8. Potential Roadblocks
Any time you build a strategy, it’s always important to recognize your challenges. Your software development team needs to know if there’s anything in the way of completing a successful project. List anything you know that might cause problems, delays, or other issues during development.
For example, is this project dependent on the completion of another project? What happens if that project goes poorly or never finishes? What happens if the liaison between the two projects decides to quit or take a vacation?

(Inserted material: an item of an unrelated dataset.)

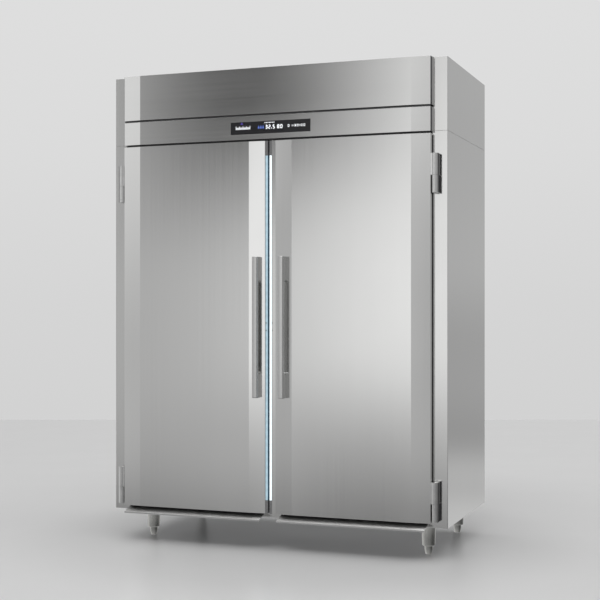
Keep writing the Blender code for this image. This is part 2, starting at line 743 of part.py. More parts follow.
    edge_end, lens_y = skin_in - GAP, -0.0285
    profile = [
        (edge_in, SKIN_BACK_Y),
        (edge_in, WING_Y),
        (edge_end, WING_Y),
        (edge_end, SKIN_BACK_Y),
    ]
    edge = prism(f"{name}_edge_profile", flip(profile), DOOR_Z0, DOOR_Z1, "Z", PROFILE)
    notch = box(
        f"cut_lens_{name}",
        (s * (edge_in - 0.01), s * lens_end),
        (WING_Y - 0.01, lens_y),
        (LENS_Z0, LENS_Z1),
        None,
    )
    boolean(edge, notch, "DIFFERENCE")
    parts.append(edge)
    lens = [
        (edge_in, lens_y - GAP),
        (edge_in, WING_Y + 0.0022),
        (edge_in + 0.0006, WING_Y + 0.0006),
        (edge_in + 0.0022, WING_Y),
        (lens_end - GAP, WING_Y),
        (lens_end - GAP, lens_y - GAP),
    ]
    z = (LENS_Z0 + GAP, LENS_Z1 - GAP)
    parts.append(prism(f"{name}_light_lens", flip(lens), *z, "Z", LENS))
    for ob in parts:
        pivot(ob, s * HINGE_X, HINGE_Y, 0.0)


lower_body()
upper_housing()
machine()
chamber()
legs()
drip_rails()
for hand in (1, -1):
    door(hand)
    hinge(hand, f"{side(hand)}_lower", HINGE_LOW)
    hinge(hand, f"{side(hand)}_upper", HINGE_HIGH)
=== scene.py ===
"""Looks of the two-section proofing cabinet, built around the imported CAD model."""

import math

import bmesh
import bpy
from mathutils import Matrix, Vector

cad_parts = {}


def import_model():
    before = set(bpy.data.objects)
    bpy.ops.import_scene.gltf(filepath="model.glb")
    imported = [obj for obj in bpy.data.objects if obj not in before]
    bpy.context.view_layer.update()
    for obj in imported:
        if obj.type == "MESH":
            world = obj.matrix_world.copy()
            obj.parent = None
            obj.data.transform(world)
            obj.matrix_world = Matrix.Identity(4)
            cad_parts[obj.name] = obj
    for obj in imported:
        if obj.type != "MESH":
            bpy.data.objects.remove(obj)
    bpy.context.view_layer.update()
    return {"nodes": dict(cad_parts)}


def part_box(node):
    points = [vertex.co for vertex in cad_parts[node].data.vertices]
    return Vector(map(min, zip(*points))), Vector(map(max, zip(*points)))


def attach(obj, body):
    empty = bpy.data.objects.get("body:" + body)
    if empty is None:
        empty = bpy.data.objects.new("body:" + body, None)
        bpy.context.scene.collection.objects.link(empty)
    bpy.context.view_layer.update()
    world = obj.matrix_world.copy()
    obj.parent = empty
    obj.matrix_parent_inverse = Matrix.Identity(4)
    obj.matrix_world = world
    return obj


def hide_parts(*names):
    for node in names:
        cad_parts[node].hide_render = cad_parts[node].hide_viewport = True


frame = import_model()
NODES = frame["nodes"]
DOORS = {"right": 1, "left": -1}

# ---------------------------------------------------------------- node trees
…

A word of warning: Don’t try to keep your roadblocks quiet in order to trick a development shop into agreeing to build your product. This will inevitably lead to time delays, budget overages, and a poor working relationship.
9. Budget Constraints
This is a touchy subject for a lot of organizations, but we recommend including it. Many organizations don’t like to reveal their budget because they fear vendors will use it up regardless of the project’s needs. But knowing this number helps development teams determine if they can meet your needs.
That said, be prepared to negotiate a bit. The development team might make you aware of factors that make your budget unreasonable for the type of product you need.
10. Point of Contact
Finally, it’s important to let potential vendors know who they’ll be dealing with in the company. Introduce their contact person if they have questions or concerns around the request for proposal. Ideally, this should be the same person who will guide them through the whole project.
A request-for-proposal is a key part of the software development process. Don’t rush through this step. Create a comprehensive document that gives potential vendors everything they need to respond with an accurate estimate. A quality RFP is the first step toward a quality software product.